Rishi Sunak has claimed the harms of lockdown were not properly considered during the Covid pandemic, suggesting the strict encroachments on people’s freedoms could have been shorter.
The Tory leadership hopeful gave his most detailed recollection to date of the discussions at the heart of government he was part of as chancellor, when ministers were grappling to curb the spread of the virus, minimise deaths and avoid the NHS becoming overwhelmed.
Sunak said he was effectively blocked from raising concerns about the negative “trade-offs” of lockdown, such as the operations backlog and most children being home-schooled, with too much effort put into peddling a “fear narrative”.
Minutes of meetings held by the Scientific Advisory Group for Emergencies (Sage) often did not reflect the criticisms made of certain policies, Sunak added.
His comments were disputed by a senior figure in Downing Street during the Covid crisis, who said that avoiding a lockdown would have killed tens of thousands more people.
It comes with just over a week left in the Conservative leadership contest, with Sunak trailing behind rival Liz Truss in polls of party members.
Though the former chancellor’s position is well established as a cabinet “dove” who pushed back against restrictions advocated for by “hawks” – such as the then health secretary, Matt Hancock, and Michael Gove, who was Cabinet Office minister at the time – he revealed the private pressure he put on Boris Johnson.
In an interview with the Spectator magazine, Sunak said that in December 2021, when he flew back from California to pressure the prime minister not to reintroduce restrictions over Christmas, “I just told him it’s not right: we shouldn’t do this”.
Though Sunak said he did not threaten to quit, he added “I used the closest formulation of words that I could” to imply that threat.
“Everything I did was seen through the prism of: ‘You’re trying to be difficult, trying to be leader,” Sunak claimed.
He said there was a lack of frank discussion about the harms of lockdown as far back as March 2020, when the first national “stay at home” order was issued.
“I wasn’t allowed to talk about the trade-off,” Sunak said. “The script was not to ever acknowledge them. The script was: ‘Oh, there’s no trade-off, because doing this for our health is good for the economy.’
“Those meetings were literally me around that table, just fighting. It was incredibly uncomfortable every single time.”

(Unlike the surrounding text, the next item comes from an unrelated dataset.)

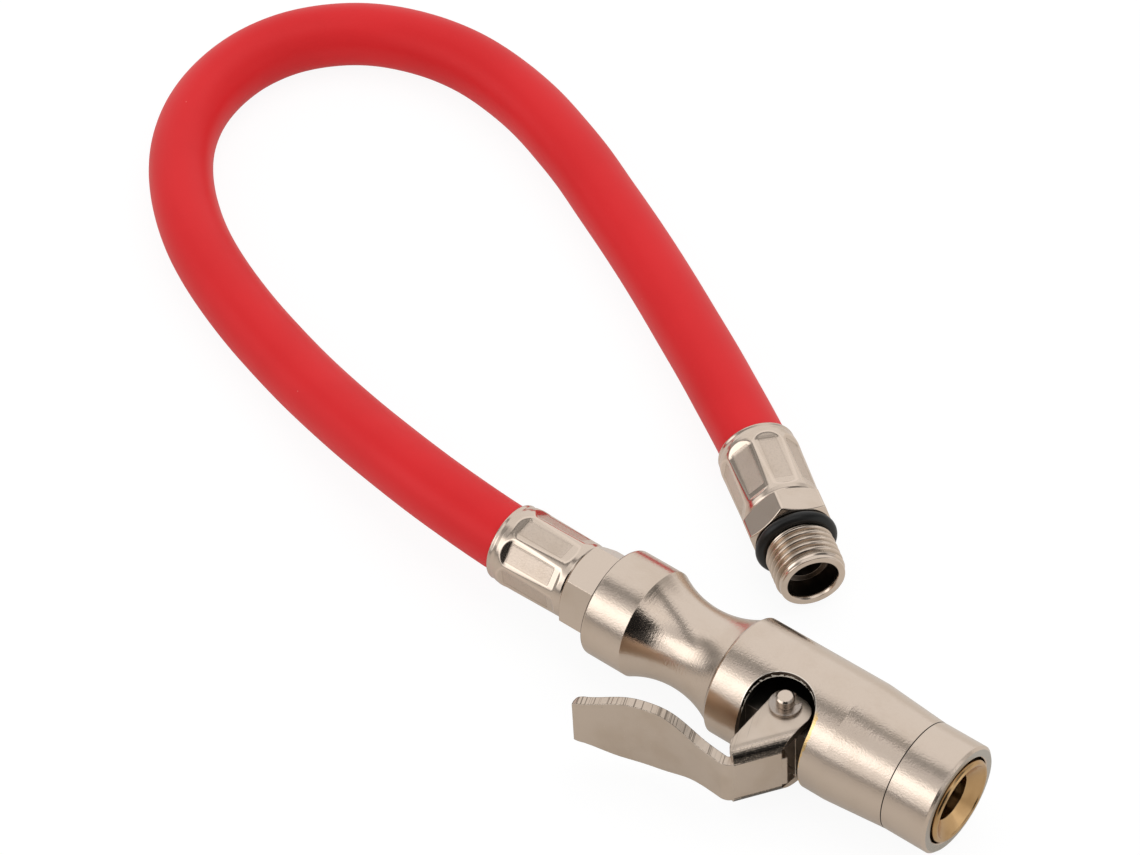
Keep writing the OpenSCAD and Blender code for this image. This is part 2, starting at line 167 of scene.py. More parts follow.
class Bench:
    """A node tree and the one method that adds any node to it."""

    def __init__(self, tree: bpy.types.NodeTree) -> None:
        """Empties the tree and takes it over."""
        tree.nodes.clear()
        self.tree = tree

    def node(
        self,
        kind: str,
        settings: Mapping[str, object] | None = None,
        inputs: Mapping[str | int, Value] | None = None,
    ) -> bpy.types.Node:
        """Adds a node.

        Args:
            kind: the node's type name.
            settings: its properties, set before its sockets.
            inputs: a value or a link for each socket, by name or index.

        Returns:
            The node.
        """
        node = self.tree.nodes.new(kind)
        for key, value in (settings or {}).items():
            setattr(node, key, value)
        for key, value in (inputs or {}).items():
            socket = node.inputs[key]
            if isinstance(value, Term):
                self.tree.links.new(value.socket, socket)
            elif isinstance(value, (int, float)):
                socket.default_value = value
            else:
                socket.default_value = (*value, 1.0) if socket.type == "RGBA" else tuple(value)
        return node

    def term(
        self,
        kind: str,
        settings: Mapping[str, object] | None = None,
        inputs: Mapping[str | int, Value] | None = None,
        output: str | int = 0,
    ) -> Term:
        """Adds a node, as node() does, and wraps one of its outputs for arithmetic."""
        return Term(self, self.node(kind, settings, inputs).outputs[output])

    def place(self) -> Term:
        """Position in the piece's own coordinates."""
        return self.term("ShaderNodeTexCoord", output="Object")

    def dot(self, first: Term, second: Value) -> Term:
        """Dot product of two vectors."""
        return self.term(
            "ShaderNodeVectorMath", {"operation": "DOT_PRODUCT"}, {0: first, 1: second}, "Value"
        )

    def axes(self, vector: Term) -> tuple[Term, Term, Term]:
        """The three parts of a vector."""
        node = self.node("ShaderNodeSeparateXYZ", None, {0: vector})
        return tuple(Term(self, node.outputs[i]) for i in range(3))

    def noise(
        self,
        vector: Term,
        scale: Number | Sequence[float],
        detail: float = 2.0,
        rough: float = 0.5,
    ) -> Term:
        """Cloudy noise from 0 to 1.

        Args:
            vector: where to look.
            scale: about how many features to a metre, for all axes or for each.
            detail: octaves of finer noise.
            rough: weight of the finer octaves.

        Returns:
            The noise.
        """
        if not isinstance(scale, (int, float)):
            stretch = {0: vector, 1: scale}
            vector = self.term("ShaderNodeVectorMath", {"operation": "MULTIPLY"}, stretch)
            scale = 1.0
        return self.term(
            "ShaderNodeTexNoise",
            None,
            {"Vector": vector, "Scale": scale, "Detail": detail, "Roughness": rough},
            "Fac",
        )

    def pits(self, vector: Term, scale: float, radius: float) -> Term:
        """Mask of round specks: scale cells to a metre, each with one, radius its share of it."""
        away = self.term(
            "ShaderNodeTexVoronoi", None, {"Vector": vector, "Scale": scale}, "Distance"
        )
        return away.ease(radius, radius * 0.6)

    def mix(self, first: Value, second: Value, factor: Value) -> Term:
        """Blend of two colours."""
        return self.term(
            "ShaderNodeMix", {"data_type": "RGBA"}, {0: factor, 6: first, 7: second}, 2
        )

    def layers(self, colour: Value, *coats: tuple[Colour, Value]) -> Value:
        """Lays coats over a colour.

        Args:
            colour: the colour below them.
            *coats: the colour and the mask of each, in order.

        Returns:
            The colour with all coats on it.
        """
        for coat, mask in coats:
            colour = self.mix(colour, coat, mask)
        return colour

    def mark(self, mark: Mark) -> Term:
        """A mask that the mesh carries."""
        return self.term("ShaderNodeAttribute", {"attribute_name": mark.value}, None, "Fac")

    def bump(self, relief: Term, normal: Term | None = None) -> Term:
        """A normal disturbed by a relief.

        Args:
            relief: its height, in metres.
            normal: the normal to start from.

        Returns:
            The new normal.
        """
        inputs: dict[str | int, Value] = {"Height": relief, "Distance": 1.0, "Strength": 1.0}
        if normal is not None:
            inputs["Normal"] = normal
        return self.term("ShaderNodeBump", None, inputs)

    def joints(self, place: Term, at: Sequence[float]) -> Term | Number:
        """Mask of the fine dark lines where a turned piece meets its neighbours.

        Args:
            place: position in the piece's coordinates.
            at: X of each joint, in metres.

        Returns:
            1 on a joint line and 0 elsewhere.
        """
        x, _, _ = self.axes(place)
        lines: Term | Number = 0.0
        for spot in at:
            lines = abs(x - spot).ease(0.14e-3, 0.06e-3) + lines
        return lines

    def soft_edges(self, radius: float) -> tuple[Term, Term]:
        """Rounds sharp edges in the shading.

        Args:
            radius: how far the rounding reaches, in metres.

        Returns:
            The rounded normal, and a mask that is 1 on the edges.
        """
        rounded = self.term("ShaderNodeBevel", {"samples": 4}, {"Radius": radius})
        true = self.term("ShaderNodeNewGeometry", output="Normal")
        return rounded, (1 - self.dot(rounded, true)).ease(0.01, 0.16)

    def rays(self) -> tuple[Term, Term]:
        """Masks of the rays that see a thing directly and of those that see it mirrored."""
        outputs = self.node("ShaderNodeLightPath").outputs
        straight, through, glossy = (
            Term(self, outputs[f"Is {kind} Ray"]) for kind in ("Camera", "Transmission", "Glossy")
        )
        return straight.most(through), glossy

    def diffuse(self, colour: Value) -> Term:
        """A matt shader."""
        return self.term("ShaderNodeBsdfDiffuse", None, {"Color": colour})

    def glow(self, colour: Value, strength: float) -> Term:
        """A shader that gives light."""
        return self.term("ShaderNodeEmission", None, {"Color": colour, "Strength": strength})

    def both(self, first: Term, second: Term) -> Term:
        """Two shaders added up."""
        return self.term("ShaderNodeAddShader", None, {0: first, 1: second})

    def either(self, first: Term, second: Term, factor: Term) -> Term:
        """Blend of two shaders."""
        return self.term("ShaderNodeMixShader", None, {0: factor, 1: first, 2: second})

    def principled(
        self,
        colour: Value,
        rough: Value,
        normal: Term,
        metallic: Value = 0.0,
        specular: float = 0.5,
    ) -> None:
        """Ends the tree with the main shader; specular is the sheen of what is not metal."""
        inputs = {
            "Base Color": colour,
            "Metallic": metallic,
            "Roughness": rough,
            "Normal": normal,
            "Specular IOR Level": specular,
        }
        self.surface(self.term("ShaderNodeBsdfPrincipled", None, inputs))

    def surface(self, shader: Term) -> None:
        """Joins a shader to the material's output."""
        self.node("ShaderNodeOutputMaterial", None, {"Surface": shader})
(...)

He recalled one meeting where he mentioned education: “I was very emotional about it. I was like: ‘Forget about the economy. Surely we can all agree that kids not being in school is a major nightmare’ or something like that. There was a big silence afterwards. It was the first time someone had said it. I was so furious.”
Sunak also said he tried to push back against the “fear narrative”. Recalling the posters showing Covid patients on ventilators, the MP for Richmond in North Yorkshire said it was “wrong to scare people like that”.
For a “very long time”, Sunak claimed, Sage did not realise a Treasury official tuned in to their calls. “She was great because it meant that she was sitting there, listening to their discussions,” he said.
When dissenting voices were omitted from official minutes, Sunak said his mole would tell him: “‘Well, actually, it turns out that lots of people disagreed with that conclusion’, or ‘Here are the reasons that they were not sure about it’.
“So at least I would be able to go into these meetings better armed,” Sunak added.
One big lesson was that “we shouldn’t have empowered the scientists in the way we did”, Sunak said. “And you have to acknowledge trade-offs from the beginning. If we’d done all of that, we could be in a very different place.”
Pressed on how different, Sunak said: “We’d probably have made different decisions on things like schools, for example.” Lockdowns could have been “shorter, different, quicker”, he said.
The comments were criticised by Lee Cain, who was director of communications in Downing Street until November 2020.
“Huge admirer of Rishi Sunak but his position on lockdown is simply wrong,” Cain tweeted. “It would have been morally irresponsible of the govt not to implement lockdown in spring 2020 – the failure to do so would have killed tens of thousands of people who survived Covid.
“In addition, without lockdown the NHS simply could not have survived & would have been overwhelmed. This would have seen an even greater backlog of excess deaths for missed cancer appointments etc.”
A No 10 spokesperson said: “Throughout the pandemic, public health, education and the economy were central to the difficult decisions made on Covid restrictions to protect the British public from an unprecedented novel virus.
“At every point, ministers made collective decisions which considered a wide range of expert advice available at the time in order to protect public health.”